[Recorded data]
--- BEGIN ---

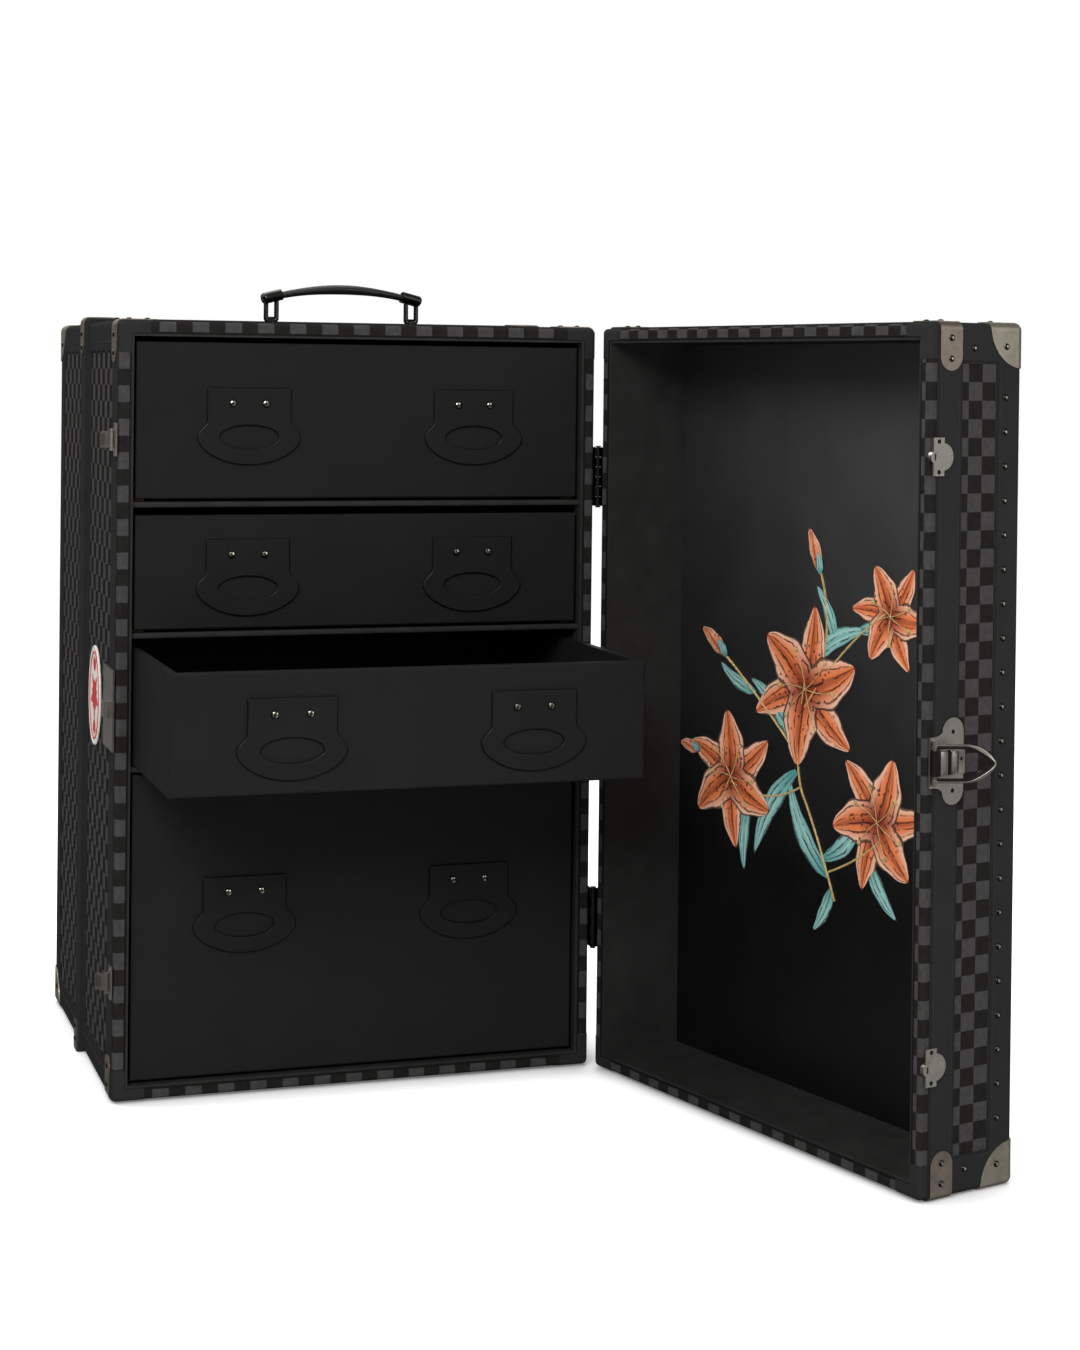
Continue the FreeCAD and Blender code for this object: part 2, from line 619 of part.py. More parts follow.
for shell in ("case", "door"):
    make_steel(shell)

# The band has its own straps over its upper corners, and short ones at its feet.
band_plate = cut("band_plate", bumper_form("steel", "band_plate_out"), bumper_form("0", "band_plate_in"))
band_straps, band_heads = [], []
for side_x in (-1, 1):
    for side_z in (-1, 1):
        corner = "band_" + side_name(side_x, side_z)
        low = "-bumper_strap_width / 2"
        if side_z > 0:
            region = strap_region(corner + "_form", side_x, side_z, low, "bumper_strap_width",
                                  "bumper_strap_reach", "bumper_proud + steel")
        else:
            region = block(corner + "_form", f"{SIDE} + bumper_proud" if side_x > 0 else
                           f"-{SIDE} - bumper_proud - steel", low, "running_gap", "steel",
                           "bumper_strap_width", "bumper_strap_reach")
        band_straps.append(common(corner + "_strap", band_plate, region))
        for number, distance in enumerate(("bumper_rivet_first", "bumper_rivet_second")):
            band_heads.append(rivet(f"{corner}_rivet_{number}", f"{side_x} * ({SIDE} + bumper_proud + steel)",
                                    "0", edge_level(side_z, distance), "+X" if side_x > 0 else "-X"))
node("bumper_straps", *band_straps)
node("bumper_rivets", *band_heads)

# ---------------------------------------------------------------------------
# Drawer bays: three dividers, the runners, and four drawers with their pulls
# ---------------------------------------------------------------------------
BAY_4_HEIGHT = ("(body_height - 2 * wall - 2 * lining - 3 * divider"
                " - bay_1_height - bay_2_height - bay_3_height)")
BAYS = {1: "bay_1_height", 2: "bay_2_height", 3: "bay_3_height", 4: BAY_4_HEIGHT}
FLOOR_4 = "(foot_height + wall + lining)"
FLOOR_3 = f"({FLOOR_4} + {BAY_4_HEIGHT} + divider)"
FLOOR_2 = f"({FLOOR_3} + bay_3_height + divider)"
FLOOR_1 = f"({FLOOR_2} + bay_2_height + divider)"
FLOORS = {1: FLOOR_1, 2: FLOOR_2, 3: FLOOR_3, 4: FLOOR_4}
BAY_SIDE = "(body_width / 2 - wall - lining)"
DRAWER_SIDE = f"({BAY_SIDE} - drawer_side_gap)"
DRAWER_FRONT = f"({RIM} + drawer_inset)"
DRAWER_LENGTH = "(body_depth - back_board - lining - drawer_inset - drawer_back_gap)"

runners = []
for number, floor in FLOORS.items():
    if number < 4:
        shelf = block(f"divider_{number}_board", f"-{BAY_SIDE}", DRAWER_FRONT, f"{floor} - divider",
                      f"2 * {BAY_SIDE}", "body_depth - drawer_inset - back_board - lining", "divider")
        node(f"divider_{number}", eased(f"divider_{number}_eased", shelf,
                                        (lambda edge: at_level(edge, "Y", DRAWER_FRONT)
                                         and runs_along(edge, "X"), "divider_round")))
    for side_x in (-1, 1):
        x_low = f"-{DRAWER_SIDE}" if side_x < 0 else f"{DRAWER_SIDE} - runner_width"
        runners.append(block(f"runner_{number}_{side_x + 1}", x_low, f"{RIM} + runner_set_back", floor,
                             "runner_width", "body_depth - runner_set_back - back_board - lining",
                             "drawer_foot_gap - running_gap"))
node("drawer_runners", *runners)


def pull_outline():
    """Straight top, sides that flare out, and a wide round bottom."""
    half_top, half = "pull_top_width / 2", "pull_width / 2"
    a, b = point(f"-{half_top}", "0"), point(half_top, "0")
    c, d = point(half_top, "-pull_side"), point(half, "-pull_belly")
    e, f = point(f"-{half}", "-pull_belly"), point(f"-{half_top}", "-pull_side")
    sag = measure(f"({half} - {half_top}) / 4")
    right = Vector((c.x + d.x - sag) / 2, (c.y + d.y) / 2 - sag, 0)
    left = Vector(-right.x, right.y, 0)
    bottom = point("0", "-pull_height")
    return [seg(a, b), seg(b, c), arc(c, right, d), arc(d, bottom, e), arc(e, left, f), seg(f, a)]


def oval(x, y, long_half, short_half):
    return Part.Ellipse(point(x, y), measure(long_half), measure(short_half))


def make_pull(drawer, side_x, top, y):
    name = f"pull_{drawer}_{'left' if side_x < 0 else 'right'}"
    x = f"{side_x} * pull_spread / 2"
    piece = body_at(name, x, y, top)
    pad(piece, profile(piece, name + "_outline", "XZ", pull_outline()), "pull_leather")
    finger = profile(piece, name + "_finger", "XZ",
                     [oval("0", "-pull_hole_drop", "pull_hole_width / 2", "pull_hole_height / 2")])
    pocket(piece, finger, "2 * pull_leather", back=True)
    screws = [rivet(f"{name}_screw_{end + 1}", f"{x} + {end} * pull_screw_spread / 2", f"{y} - pull_leather",
                    f"{top} - pull_screw_drop", "-Y", "pull_screw_radius", "pull_screw_crown",
                    "pull_screw_head") for end in (-1, 1)]
    return piece, screws


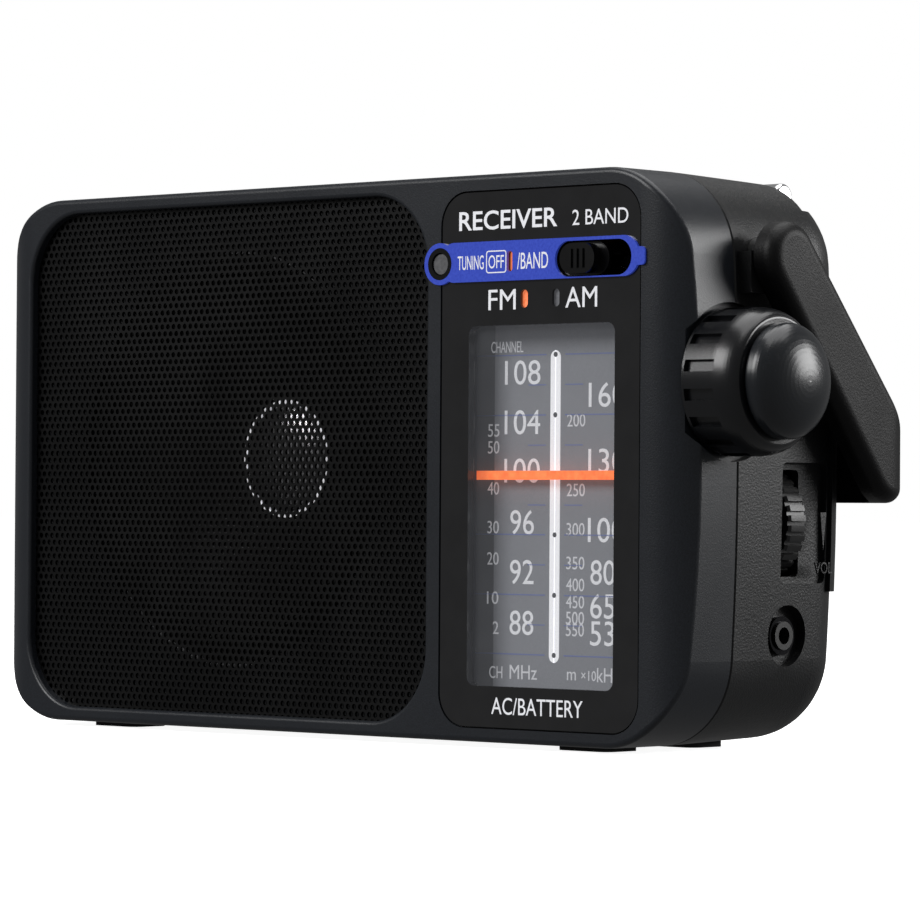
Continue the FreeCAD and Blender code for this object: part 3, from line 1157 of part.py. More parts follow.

--- END ---

§ Task goal:
Work through the records line by line and tally those with the word "Continue". Report only the total.

§ The result:
2